Ednaldo Dias Assunção
Advogado popular no Distrito Federal
estudante da Turma de Especialização em Direitos Sociais do Campo - Residência Agrária (UFG)

No decorrer da História do Brasil sempre aconteceram movimentos que tinham como escopo a luta pela conquista da terra. Desde o período da escravidão, passando pelas lutas messiânicas, até chegar no período que deu origem aos movimentos de luta pela terra que subsistem até hoje.

Em todos estes momentos históricos podemos perceber um traço em comum que é a tentativa de romper com a ordem econômica e social vigente. Para tanto era necessário enfrentar também a ordem jurídica, que sempre garantiu a supremacia da elite detentora dos meios de produção sobre os desprovidos destes, afinal de contas o Direito foi também (e sobretudo), ao longo da História, um instrumento de opressão. De outra banda, ele sempre foi um instrumento de resistência, na medida em que ao se insurgirem contra a estrutura fundiária, conscientes ou não, muitos estavam enfrentando a ordem jurídica que sustentava os sistemas econômico e social.

Inconscientemente, a luta travada por estes agrupamentos e organizações estava propondo um novo entendimento acerca do que seria o “Direito”. Um “Direito” diferente daquele que estava positivado nos textos jurídicos, um Direito paralelo.

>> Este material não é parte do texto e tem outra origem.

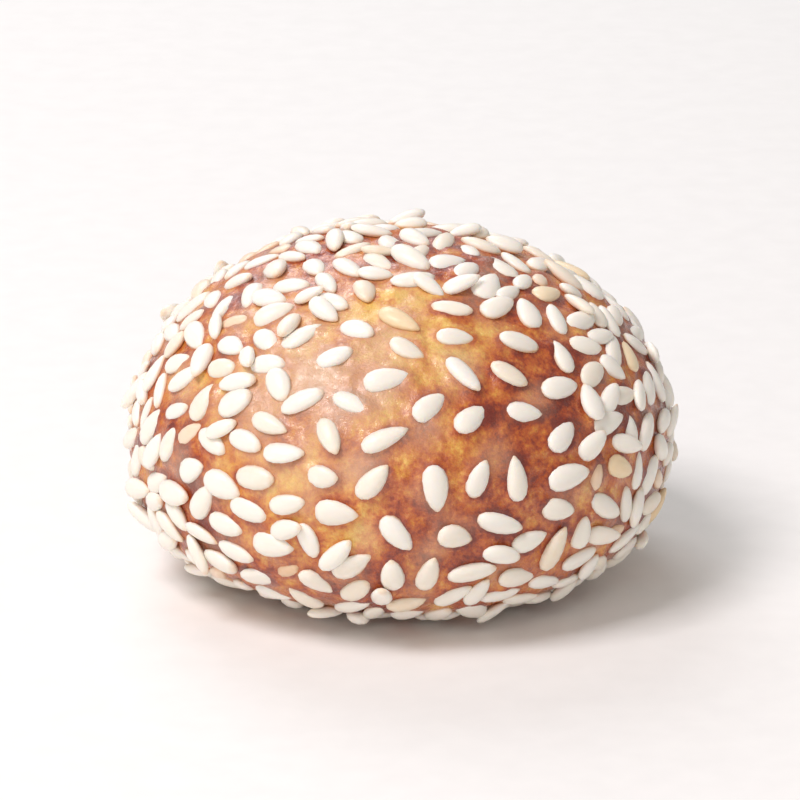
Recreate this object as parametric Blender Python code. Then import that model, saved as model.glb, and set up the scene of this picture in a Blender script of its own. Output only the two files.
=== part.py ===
"""A sesame ball: a flattened ball of fried dough in a coat of white sesame seeds.

Metres, +Z up. It stands on the small flat spot under it, and the origin is that spot's centre.
"""

import math

import bmesh
import bpy
import numpy as np

MM = 0.001

# The dough without its seeds: from its widest level a domed crown rises and a fuller belly hangs.
DOUGH_RADIUS = 20.85 * MM
CROWN_HEIGHT = 15.4 * MM
BELLY_DEPTH = 11.1 * MM
FLAT_SPOT_CUT = 0.25 * MM
CROWN_FULLNESS = 2.04
BELLY_FULLNESS = 2.8
WIDEST_LEVEL = BELLY_DEPTH - FLAT_SPOT_CUT

# Hand rolling leaves slow waves in the dough, each a share of its radius.
WAVE_COUNT = 7
WAVE_SHARE = 0.005
WAVE_TURNS = 2.4
WAVE_DRAW = 5

# One sesame seed, and how far the others differ from it.
SEED_LENGTH = 3.2 * MM
SEED_WIDTH = 1.78 * MM
SEED_THICKNESS = 1.0 * MM
SIZE_SPREAD = 0.09
SHAPE_SPREAD = 0.06
SPREAD_LIMIT = 2.0

# The coat of seeds, whose outlines may overlap by a little. It is thinner on one side, where frying
# stretched the dough. The seeds lean one way round the ball, as it was rolled in them.
SEED_COUNT = 520
SEED_DRAW = 11
TRIES = 240
CHOICES = 3
SEED_GAP = -0.05 * MM
STRETCHED_SIDE = (0.1, -0.89, 0.44)
STRETCHED_REACH = 0.7
STRETCHED_POWER = 3
STRETCHED_GAP = 0.6 * MM
LEAN = math.radians(18)
LEAN_SPREAD = math.radians(44)
PITCH_SPREAD = math.radians(5)
ROLL_SPREAD = math.radians(9)
SUNK_SHARES = (0.34, 0.5)

# A seed's corners reach this share of its size from its middle. None comes nearer the floor than the gap.
CORNER_REACH = 0.6
FLOOR_GAP = 0.05 * MM

# Discs along a seed that stand for its outline: place and radius, as shares of its length and width.
OUTLINE_DISCS = ((-0.21, 0.5), (0.09, 0.47), (0.35, 0.27))

# The solid holds the largest seeds, each a tent over a teardrop outline.
# A seed that the flat spot presses up further than MOST_LIFT is hidden, and isn't in the solid.
SOLID_SEEDS = 340
MOST_LIFT = 0.35 * MM
RIM_POINTS = 7
RIM_LEVEL = -0.3
TAPER = 0.3
RIDGE_PLACES = (-0.26, 0.12)
BALL_CUTS = 7
MERGE_DISTANCE = 0.05 * MM
SHARP_ANGLE = math.radians(25)

DOUGH_COLOUR = (0.47, 0.21, 0.09, 1.0)
DOUGH_ROUGHNESS = 0.4
SEED_COLOUR = (0.87, 0.79, 0.68, 1.0)
SEED_ROUGHNESS = 0.5


def unit(vectors):
    return vectors / np.linalg.norm(vectors, axis=-1, keepdims=True)


def dough_points(directions):
    """The dough's surface, along unit directions from the middle of its widest level."""
    side = np.hypot(directions[:, 0], directions[:, 1])
    up = directions[:, 2]
    height = np.where(up > 0, CROWN_HEIGHT, BELLY_DEPTH)
    power = np.where(up > 0, CROWN_FULLNESS, BELLY_FULLNESS)
    reach = ((side / DOUGH_RADIUS) ** power + (np.abs(up) / height) ** power) ** (-1 / power)
    draw = np.random.default_rng(WAVE_DRAW)
    turns = draw.normal(0, WAVE_TURNS, (WAVE_COUNT, 3))
    starts = draw.uniform(0, 2 * math.pi, WAVE_COUNT)
    waves = np.sin(directions @ turns.T + starts).sum(axis=1)
    points = directions * (reach * (1 + WAVE_SHARE * waves))[:, None]
    points[:, 2] += WIDEST_LEVEL
    return points


def side_axes(directions):
    """Two unit axes across each direction: one level, and one up the ball."""
    steep = np.abs(directions[:, 2:]) > 0.995
    level = unit(np.cross(np.where(steep, (0.0, 1.0, 0.0), (0.0, 0.0, 1.0)), directions))
    return level, np.cross(directions, level)


def dough_normals(directions):
    """Outward normals, from surface points a short step away to both sides."""
    step = 0.001
    slopes = []
    for axis in side_axes(directions):
        ahead = dough_points(unit(directions + step * axis))
        behind = dough_points(unit(directions - step * axis))
        slopes.append(ahead - behind)
    return unit(np.cross(slopes[0], slopes[1]))


def stretching(directions):
    """How far frying stretched the dough, up to one: a blunt bell curve about one side of the ball."""
    apart = np.linalg.norm(directions - STRETCHED_SIDE, axis=1)
    return np.exp(-((apart / STRETCHED_REACH) ** STRETCHED_POWER))


def seed_sizes(draw):
    """Length, width and thickness of each seed, largest first."""
    spread = draw.normal(0, 1, (SEED_COUNT, 3)).clip(-SPREAD_LIMIT, SPREAD_LIMIT)
    whole = 1 + SIZE_SPREAD * spread[:, :1]
    shape = 1 + SHAPE_SPREAD * spread[:, 1:]
    sizes = np.hstack([whole * shape[:, :1], whole / shape[:, :1], whole * shape[:, 1:]])
    sizes = sizes * (SEED_LENGTH, SEED_WIDTH, SEED_THICKNESS)
    return sizes[np.argsort(-sizes[:, 0] * sizes[:, 1])]


def tilted_axes(lengthwise, normal, pitch, roll):
    """A seed's three axes, after it pitches about its width and rolls about its length."""
    sideways = np.cross(normal, lengthwise)
    along = math.cos(pitch) * lengthwise + math.sin(pitch) * normal
    upward = math.cos(roll) * np.cross(along, sideways) + math.sin(roll) * sideways
    return np.array([along, np.cross(upward, along), upward])


def lay_seeds(count):
    """Lay the largest seeds on the dough, each clear of those before it.

    A seed tries many places, spread evenly over the dough's area, and needs more room where the dough
    is stretched. Of the first few that are clear it takes the one with most room. Each comes back as
    its middle, its lengthwise, sideways and upward axes, its size, and how far the flat spot pressed
    it up.
    """
    draw = np.random.default_rng(SEED_DRAW)
    places, shares = np.array(OUTLINE_DISCS).T
    disc_centres = np.empty((0, 3))
    disc_radii = np.empty(0)
    laid = []
    for size in seed_sizes(draw)[:count]:
        directions = unit(draw.normal(0, 1, (TRIES, 3)))
        luck = draw.uniform(0, 1, TRIES)
        turn = draw.normal(LEAN, LEAN_SPREAD, (TRIES, 1))
        pitch, roll = draw.normal(0, (PITCH_SPREAD, ROLL_SPREAD))
        sunk = draw.uniform(*SUNK_SHARES)

        points = dough_points(directions)
        normals = dough_normals(directions)
        on_flat_spot = points[:, 2] < 0
        points[on_flat_spot, 2] = 0
        normals[on_flat_spot] = (0, 0, -1)
        reach = points - (0, 0, WIDEST_LEVEL)
        chance = (reach**2).sum(axis=1) / (normals * unit(reach)).sum(axis=1)
        tried = luck < chance / chance.max()

        points, normals, turn = points[tried], normals[tried], turn[tried]
        level, uphill = side_axes(normals)
        lengthwise = np.cos(turn) * level + np.sin(turn) * uphill
        discs = points[:, None] + lengthwise[:, None] * (places * size[0])[:, None]
        radii = shares * size[1]
        squares = (discs**2).sum(axis=2)[:, :, None] + (disc_centres**2).sum(axis=1)
        apart = np.sqrt(np.maximum(squares - 2 * discs @ disc_centres.T, 0))
        gaps = apart - radii[:, None] - disc_radii
        room = gaps.reshape(len(points), -1).min(axis=1, initial=SEED_LENGTH)
        room -= STRETCHED_GAP * stretching(directions[tried])
        clear = np.flatnonzero(room > SEED_GAP)[:CHOICES]
        if len(clear) == 0:
            continue
        best = clear[np.argmax(room[clear])]
        disc_centres = np.vstack([disc_centres, discs[best]])
        disc_radii = np.append(disc_radii, radii)

        axes = tilted_axes(lengthwise[best], normals[best], pitch, roll)
        middle = points[best] + normals[best] * (0.5 - sunk) * size[2]
        lowest = middle[2] - np.linalg.norm(axes[:, 2] * size) * CORNER_REACH
        lift = max(FLOOR_GAP - lowest, 0)
        laid.append((middle + (0, 0, lift), axes, size, lift))
    return laid


def seed_points():
    """A seed of length, width and thickness 1: teardrop rim, two ridge points above, a keel below."""
    turns = np.arange(RIM_POINTS) * 2 * math.pi / RIM_POINTS
    along = np.cos(turns) / 2
    across = np.sin(turns) * (1 - TAPER * np.cos(turns)) / 2
    rim = np.column_stack([along, across, np.full(RIM_POINTS, RIM_LEVEL)])
    ridge = [(place, 0, 0.5) for place in RIDGE_PLACES]
    keel = [(0, 0, -0.5)]
    return np.vstack([rim, ridge, keel])


def new_collection(name):
    collection = bpy.data.collections.new(name)
    bpy.context.scene.collection.children.link(collection)
    return collection


def new_object(name, shape, material, collection):
    """Turn the bmesh into an object with its material."""
    mesh = bpy.data.meshes.new(name)
    shape.to_mesh(mesh)
    shape.free()
    mesh.materials.append(material)
    thing = bpy.data.objects.new(name, mesh)
    collection.objects.link(thing)
    return thing


def new_material(name, colour, roughness):
    material = bpy.data.materials.new(name)
    material.use_nodes = True
    surface = material.node_tree.nodes["Principled BSDF"]
    surface.inputs["Base Color"].default_value = colour
    surface.inputs["Roughness"].default_value = roughness
    return material


def make_ball(collection):
    """A finely divided cube with its points moved to the dough's surface, cut level for the flat spot."""
    shape = bmesh.new()
    bmesh.ops.create_cube(shape, size=1)
    bmesh.ops.subdivide_edges(shape, edges=shape.edges[:], cuts=BALL_CUTS, use_grid_fill=True)
    corners = np.array([tuple(vert.co) for vert in shape.verts])
    for vert, point in zip(shape.verts, dough_points(unit(np.tan(corners * math.pi / 2)))):
        vert.co = point
    geometry = shape.verts[:] + shape.edges[:] + shape.faces[:]
    cut = bmesh.ops.bisect_plane(shape, geom=geometry, plane_no=(0, 0, -1), clear_outer=True)
    rim = [piece for piece in cut["geom_cut"] if isinstance(piece, bmesh.types.BMEdge)]
    bmesh.ops.contextual_create(shape, geom=rim)
    bmesh.ops.triangulate(shape, faces=shape.faces[:])
    bmesh.ops.recalc_face_normals(shape, faces=shape.faces[:])
    material = new_material("fried dough", DOUGH_COLOUR, DOUGH_ROUGHNESS)
    return new_object("sesame_ball", shape, material, collection)


def make_seeds(collection):
    """Each seed is the hull of its few points."""
    material = new_material("sesame seed", SEED_COLOUR, SEED_ROUGHNESS)
    for number, (middle, axes, size, lift) in enumerate(lay_seeds(SOLID_SEEDS)):
        if lift > MOST_LIFT:
            continue
        shape = bmesh.new()
        for point in middle + (seed_points() * size) @ axes:
            shape.verts.new(point)
        bmesh.ops.convex_hull(shape, input=shape.verts)
        seed = new_object(f"seed_{number:03}", shape, material, collection)
        seed.hide_render = True
        seed.display_type = "WIRE"


def fuse(ball, seeds):
    """One union of the ball and every seed, applied, with the slivers along its seams merged."""
    union = ball.modifiers.new("fuse the seeds", "BOOLEAN")
    union.operation = "UNION"
    union.material_mode = "TRANSFER"
    union.operand_type = "COLLECTION"
    union.collection = seeds
    graph = bpy.context.evaluated_depsgraph_get()
    fused = bpy.data.meshes.new_from_object(ball.evaluated_get(graph))
    ball.modifiers.remove(union)
    for seed in list(seeds.objects):
        bpy.data.objects.remove(seed)
    bpy.data.collections.remove(seeds)

    shape = bmesh.new()
    shape.from_mesh(fused)
    bmesh.ops.triangulate(shape, faces=shape.faces[:])
    bmesh.ops.remove_doubles(shape, verts=shape.verts[:], dist=MERGE_DISTANCE)
    shape.to_mesh(fused)
    shape.free()
    fused.shade_smooth()
    fused.set_sharp_from_angle(angle=SHARP_ANGLE)
    ball.data = fused


def main():
    for thing in list(bpy.data.objects):
        bpy.data.objects.remove(thing)
    ball = make_ball(new_collection("sesame ball"))
    seeds = new_collection("seeds")
    make_seeds(seeds)
    fuse(ball, seeds)


main()
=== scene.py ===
"""The looks of a sesame ball: fried dough, its coat of sesame seeds, and soft daylight.

Every piece is a surface worked out with numpy, in metres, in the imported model's frame.
"""

import math

import bpy
import numpy as np
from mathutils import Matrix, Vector


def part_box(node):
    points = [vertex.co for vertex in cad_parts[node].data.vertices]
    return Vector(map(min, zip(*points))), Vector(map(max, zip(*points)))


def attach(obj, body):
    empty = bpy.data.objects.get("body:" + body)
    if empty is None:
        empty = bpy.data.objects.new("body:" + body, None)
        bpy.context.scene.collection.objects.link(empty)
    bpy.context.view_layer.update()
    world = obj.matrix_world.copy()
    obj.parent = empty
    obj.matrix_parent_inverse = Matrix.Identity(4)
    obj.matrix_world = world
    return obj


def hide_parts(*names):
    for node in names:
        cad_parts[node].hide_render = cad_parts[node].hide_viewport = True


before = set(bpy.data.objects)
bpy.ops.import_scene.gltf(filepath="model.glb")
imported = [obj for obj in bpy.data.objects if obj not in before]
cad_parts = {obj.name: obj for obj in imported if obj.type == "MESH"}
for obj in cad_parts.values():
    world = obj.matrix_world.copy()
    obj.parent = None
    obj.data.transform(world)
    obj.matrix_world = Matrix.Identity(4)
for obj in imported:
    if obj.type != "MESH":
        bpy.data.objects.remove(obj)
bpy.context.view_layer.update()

MM = 0.001

# The dough without its seeds, as in the solid.
DOUGH_RADIUS = 20.85 * MM
CROWN_HEIGHT = 15.4 * MM
BELLY_DEPTH = 11.1 * MM
FLAT_SPOT_CUT = 0.25 * MM
CROWN_FULLNESS = 2.04
BELLY_FULLNESS = 2.8
WIDEST_LEVEL = BELLY_DEPTH - FLAT_SPOT_CUT
WAVE_COUNT = 7
WAVE_SHARE = 0.005
WAVE_TURNS = 2.4
WAVE_DRAW = 5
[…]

Na medida em que os agrupamento se organizavam, se fazia necessário a criação de normas internas, haja vista que todo agrupamento humano, para que tenha um mínimo de organização, precisa de normas que regulamentem as práticas cotidianas, de forma que possam administrar os conflitos internos. Assim, poderíamos dizer que nascia dentro das organizações de luta pela terra um outro direito, distinto daquele oficial, positivado pelo Estado, ainda que assimetricamente diferenciado deste, mas ainda assim, Direito. Porque sendo o Direito uma das formas de organização política, o direito que regulamenta uma organização social, que de alguma forma pretende alterar as bases políticas, sociais e econômicas de um determinado território, terá, necessariamente, um cunho político.

Sendo assim, o Direito produzido no interior de um movimento social, assim como em outras comunidades, é um Direito legítimo, não menos importante do que aquele produzido pelo Estado. Porque este regula as relações no âmbito nacional e aquele, as relações cotidianas internas de comunidades. Um não menos importante que o outro, mesmo que assimetricamente desiguais.

A partir das assertivas supra, podemos chegar à conclusão de que o que caracteriza o Direito não é a unicidade da norma, que regule todas as práticas existentes dentro de um mesmo Estado, mas uma variedade de práticas jurídicas coexistentes em um mesmo espaço social e político, que dêem conta de administrar os conflitos de interesses, ali criados.